Whoever reads that and sees logical consistency there, will spare me the trouble of explaining why the Christian Anders Breivik came in the news for a reason that has never been in evidence in the anti-Christian Voice of India record, viz. violence. Breivik never had a “non-violent” agenda, he killed a great many non-Muslim youngsters bearing responsibility for nothing in order to avert the “Islamization of Europe”, an absurdity in the act only matched by the verbal absurdity displayed by Meera Nanda. She herself says that the Voice of India philosophy is: “The solution to the ‘Islam problem’ is not to use violence” – the very opposite of the Breivik approach. If the Norwegian Crusader had followed the Voice of India solution, viz. to “‘educate’ Norwegian society, including Muslim immigrants, that ‘Islam is not a religion but a political ideology’”, he would have done just the opposite of what he actually did.

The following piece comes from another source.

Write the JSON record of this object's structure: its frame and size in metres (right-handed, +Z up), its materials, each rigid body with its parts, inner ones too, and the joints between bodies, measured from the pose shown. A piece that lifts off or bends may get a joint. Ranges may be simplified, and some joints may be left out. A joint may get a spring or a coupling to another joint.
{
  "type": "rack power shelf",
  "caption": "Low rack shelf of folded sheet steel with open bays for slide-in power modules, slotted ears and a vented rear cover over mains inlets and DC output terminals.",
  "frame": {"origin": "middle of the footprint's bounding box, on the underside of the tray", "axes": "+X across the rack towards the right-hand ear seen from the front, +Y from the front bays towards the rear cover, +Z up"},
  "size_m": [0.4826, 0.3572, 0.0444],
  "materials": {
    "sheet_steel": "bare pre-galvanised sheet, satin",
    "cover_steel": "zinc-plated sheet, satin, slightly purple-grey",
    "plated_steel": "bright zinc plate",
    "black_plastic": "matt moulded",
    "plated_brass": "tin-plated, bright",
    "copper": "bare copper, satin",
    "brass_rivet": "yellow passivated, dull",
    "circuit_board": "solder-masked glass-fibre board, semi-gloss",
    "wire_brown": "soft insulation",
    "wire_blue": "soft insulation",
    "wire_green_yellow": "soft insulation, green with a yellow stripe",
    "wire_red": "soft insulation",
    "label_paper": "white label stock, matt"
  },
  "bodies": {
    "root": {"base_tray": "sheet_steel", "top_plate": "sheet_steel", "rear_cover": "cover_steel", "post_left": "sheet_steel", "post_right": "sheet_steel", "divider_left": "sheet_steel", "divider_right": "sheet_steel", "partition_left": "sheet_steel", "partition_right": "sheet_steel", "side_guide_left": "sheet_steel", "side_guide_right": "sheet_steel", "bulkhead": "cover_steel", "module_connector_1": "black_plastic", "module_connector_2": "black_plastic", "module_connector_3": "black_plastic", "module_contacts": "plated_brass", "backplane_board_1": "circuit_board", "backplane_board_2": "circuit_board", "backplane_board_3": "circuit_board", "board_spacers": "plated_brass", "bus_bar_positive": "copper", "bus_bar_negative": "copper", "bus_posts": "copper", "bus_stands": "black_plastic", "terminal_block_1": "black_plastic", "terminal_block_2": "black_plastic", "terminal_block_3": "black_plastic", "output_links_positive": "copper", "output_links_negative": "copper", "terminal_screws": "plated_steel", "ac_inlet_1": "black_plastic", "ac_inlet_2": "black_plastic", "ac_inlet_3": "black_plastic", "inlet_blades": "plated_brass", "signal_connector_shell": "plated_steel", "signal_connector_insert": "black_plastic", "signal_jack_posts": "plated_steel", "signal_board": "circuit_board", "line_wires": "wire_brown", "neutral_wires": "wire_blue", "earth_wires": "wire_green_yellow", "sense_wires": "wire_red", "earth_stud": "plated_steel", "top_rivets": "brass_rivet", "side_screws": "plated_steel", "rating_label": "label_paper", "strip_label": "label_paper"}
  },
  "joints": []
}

He would also not have made headlines, just like Voice of India, which led a marginal existence until after its protagonists died.

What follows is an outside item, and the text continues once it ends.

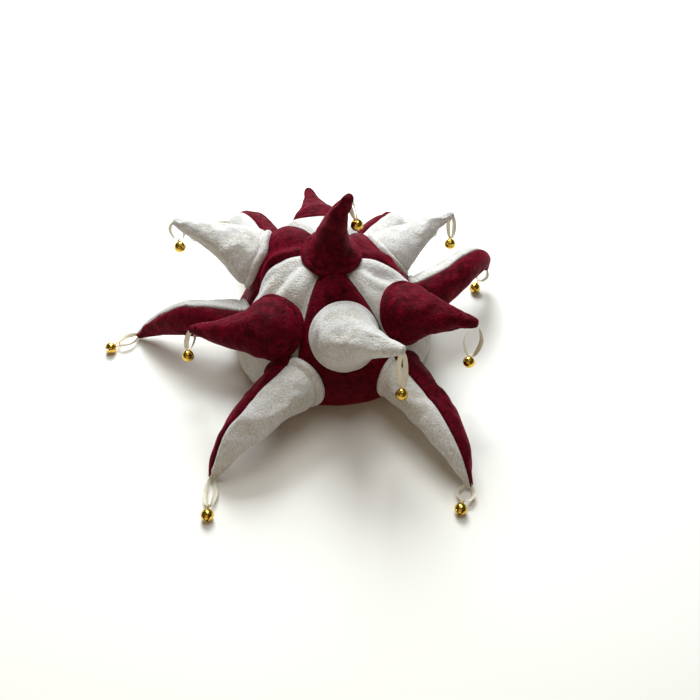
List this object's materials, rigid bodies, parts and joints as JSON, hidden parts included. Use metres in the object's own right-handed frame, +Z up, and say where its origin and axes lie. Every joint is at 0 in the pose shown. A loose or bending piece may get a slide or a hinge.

In Meera Nanda’s view, Elst peddles “the worst kind of Islamophobia imaginable”, no less. Proof: “In one of his essays, he advises his readers that the best way to criticise prophet Mohammed is to ‘question his sanity’, to show that he was mad.” Indeed, I stand by that non-violent position, and so would every scientist. Far from being “Islamophobic” and hence a sign of mental illness itself, it is simply the rational position. The emphasis which many Hindus lay on Muslim atrocities is truthful but misplaced, for these would have been somewhat justifiable if the basic beliefs of Islam were correct. The thing to do is to show that these basic beliefs are incorrect.

Nobody in his right mind would accept it if one day one of his colleagues announced: “I hear the voice of God. From now on you have to obey me, for it is God who speaks through me.” That was the situation in which the Meccan contemporaries of Mohammed found themselves. It is why the Quran reports more than ten times that they didn’t believe him, that they called him an imaginative poet, a ghost-possessed individual, or indeed mad. Were they “Islamophobes”? No, they only reacted to what they saw with their own eyes. From the Byzantine Christians to the modern sceptics, there have always been people who disbelieved Mohammed’s pious claims, including the secretary who wrote down his “revelations” and the Prophet’s favourite wife Aisha, who saw through the self-serving nature of his “divine” utterances. Meera Nanda can only stand on the other side, criminalizing fundamental criticism of Islam, because she is not a scientist at heart.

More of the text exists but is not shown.